_Exercise directions_
Please output the lines shown below exactly as they appear.
start Data extract
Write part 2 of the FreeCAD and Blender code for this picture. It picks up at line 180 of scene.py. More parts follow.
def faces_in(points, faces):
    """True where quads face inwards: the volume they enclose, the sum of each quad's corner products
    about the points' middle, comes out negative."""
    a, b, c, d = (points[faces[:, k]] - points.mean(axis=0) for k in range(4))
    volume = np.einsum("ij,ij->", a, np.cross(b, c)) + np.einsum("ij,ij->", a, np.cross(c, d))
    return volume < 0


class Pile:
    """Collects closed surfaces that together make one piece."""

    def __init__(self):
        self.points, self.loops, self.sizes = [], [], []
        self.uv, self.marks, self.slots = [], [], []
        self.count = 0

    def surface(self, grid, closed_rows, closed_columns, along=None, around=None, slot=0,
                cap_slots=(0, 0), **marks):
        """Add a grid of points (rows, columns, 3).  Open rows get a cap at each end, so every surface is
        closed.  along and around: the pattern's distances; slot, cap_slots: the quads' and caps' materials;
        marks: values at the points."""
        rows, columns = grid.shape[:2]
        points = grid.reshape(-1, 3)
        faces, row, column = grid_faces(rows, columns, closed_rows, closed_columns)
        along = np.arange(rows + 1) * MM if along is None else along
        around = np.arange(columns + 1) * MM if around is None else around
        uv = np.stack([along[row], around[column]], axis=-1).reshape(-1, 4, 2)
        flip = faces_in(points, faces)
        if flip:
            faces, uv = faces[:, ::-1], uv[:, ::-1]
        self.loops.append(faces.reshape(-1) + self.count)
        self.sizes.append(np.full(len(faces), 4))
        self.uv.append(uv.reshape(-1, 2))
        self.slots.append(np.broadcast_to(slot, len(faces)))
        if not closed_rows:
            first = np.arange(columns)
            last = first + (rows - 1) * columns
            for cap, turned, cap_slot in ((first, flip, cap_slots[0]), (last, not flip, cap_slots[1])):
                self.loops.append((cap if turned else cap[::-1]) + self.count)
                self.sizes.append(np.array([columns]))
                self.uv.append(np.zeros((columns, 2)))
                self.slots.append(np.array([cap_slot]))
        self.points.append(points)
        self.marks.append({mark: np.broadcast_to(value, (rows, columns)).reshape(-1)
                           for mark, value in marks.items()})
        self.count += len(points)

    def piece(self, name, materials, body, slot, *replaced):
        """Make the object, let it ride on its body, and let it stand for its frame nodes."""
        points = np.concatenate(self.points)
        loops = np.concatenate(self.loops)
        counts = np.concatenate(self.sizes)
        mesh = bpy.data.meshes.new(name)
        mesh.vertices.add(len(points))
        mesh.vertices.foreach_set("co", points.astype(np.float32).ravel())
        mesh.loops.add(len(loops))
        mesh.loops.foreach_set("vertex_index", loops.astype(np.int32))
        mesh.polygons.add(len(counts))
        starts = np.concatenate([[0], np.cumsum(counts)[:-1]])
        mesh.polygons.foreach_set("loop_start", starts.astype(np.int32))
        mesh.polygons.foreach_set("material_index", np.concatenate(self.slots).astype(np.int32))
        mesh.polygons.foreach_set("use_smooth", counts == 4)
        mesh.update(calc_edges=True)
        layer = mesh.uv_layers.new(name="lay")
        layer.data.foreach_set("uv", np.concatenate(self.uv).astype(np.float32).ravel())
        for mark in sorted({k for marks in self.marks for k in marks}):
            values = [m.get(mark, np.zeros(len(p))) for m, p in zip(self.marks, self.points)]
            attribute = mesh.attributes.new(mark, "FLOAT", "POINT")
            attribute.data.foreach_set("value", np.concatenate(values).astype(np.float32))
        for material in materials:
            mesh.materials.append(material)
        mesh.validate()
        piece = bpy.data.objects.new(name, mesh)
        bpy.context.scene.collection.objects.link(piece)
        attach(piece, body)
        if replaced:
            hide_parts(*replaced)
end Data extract
_Task answer_
Write part 2 of the FreeCAD and Blender code for this picture. It picks up at line 180 of scene.py. More parts follow.
def faces_in(points, faces):
    """True where quads face inwards: the volume they enclose, the sum of each quad's corner products
    about the points' middle, comes out negative."""
    a, b, c, d = (points[faces[:, k]] - points.mean(axis=0) for k in range(4))
    volume = np.einsum("ij,ij->", a, np.cross(b, c)) + np.einsum("ij,ij->", a, np.cross(c, d))
    return volume < 0


class Pile:
    """Collects closed surfaces that together make one piece."""

    def __init__(self):
        self.points, self.loops, self.sizes = [], [], []
        self.uv, self.marks, self.slots = [], [], []
        self.count = 0

    def surface(self, grid, closed_rows, closed_columns, along=None, around=None, slot=0,
                cap_slots=(0, 0), **marks):
        """Add a grid of points (rows, columns, 3).  Open rows get a cap at each end, so every surface is
        closed.  along and around: the pattern's distances; slot, cap_slots: the quads' and caps' materials;
        marks: values at the points."""
        rows, columns = grid.shape[:2]
        points = grid.reshape(-1, 3)
        faces, row, column = grid_faces(rows, columns, closed_rows, closed_columns)
        along = np.arange(rows + 1) * MM if along is None else along
        around = np.arange(columns + 1) * MM if around is None else around
        uv = np.stack([along[row], around[column]], axis=-1).reshape(-1, 4, 2)
        flip = faces_in(points, faces)
        if flip:
            faces, uv = faces[:, ::-1], uv[:, ::-1]
        self.loops.append(faces.reshape(-1) + self.count)
        self.sizes.append(np.full(len(faces), 4))
        self.uv.append(uv.reshape(-1, 2))
        self.slots.append(np.broadcast_to(slot, len(faces)))
        if not closed_rows:
            first = np.arange(columns)
            last = first + (rows - 1) * columns
            for cap, turned, cap_slot in ((first, flip, cap_slots[0]), (last, not flip, cap_slots[1])):
                self.loops.append((cap if turned else cap[::-1]) + self.count)
                self.sizes.append(np.array([columns]))
                self.uv.append(np.zeros((columns, 2)))
                self.slots.append(np.array([cap_slot]))
        self.points.append(points)
        self.marks.append({mark: np.broadcast_to(value, (rows, columns)).reshape(-1)
                           for mark, value in marks.items()})
        self.count += len(points)

    def piece(self, name, materials, body, slot, *replaced):
        """Make the object, let it ride on its body, and let it stand for its frame nodes."""
        points = np.concatenate(self.points)
        loops = np.concatenate(self.loops)
        counts = np.concatenate(self.sizes)
        mesh = bpy.data.meshes.new(name)
        mesh.vertices.add(len(points))
        mesh.vertices.foreach_set("co", points.astype(np.float32).ravel())
        mesh.loops.add(len(loops))
        mesh.loops.foreach_set("vertex_index", loops.astype(np.int32))
        mesh.polygons.add(len(counts))
        starts = np.concatenate([[0], np.cumsum(counts)[:-1]])
        mesh.polygons.foreach_set("loop_start", starts.astype(np.int32))
        mesh.polygons.foreach_set("material_index", np.concatenate(self.slots).astype(np.int32))
        mesh.polygons.foreach_set("use_smooth", counts == 4)
        mesh.update(calc_edges=True)
        layer = mesh.uv_layers.new(name="lay")
        layer.data.foreach_set("uv", np.concatenate(self.uv).astype(np.float32).ravel())
        for mark in sorted({k for marks in self.marks for k in marks}):
            values = [m.get(mark, np.zeros(len(p))) for m, p in zip(self.marks, self.points)]
            attribute = mesh.attributes.new(mark, "FLOAT", "POINT")
            attribute.data.foreach_set("value", np.concatenate(values).astype(np.float32))
        for material in materials:
            mesh.materials.append(material)
        mesh.validate()
        piece = bpy.data.objects.new(name, mesh)
        bpy.context.scene.collection.objects.link(piece)
        attach(piece, body)
        if replaced:
            hide_parts(*replaced)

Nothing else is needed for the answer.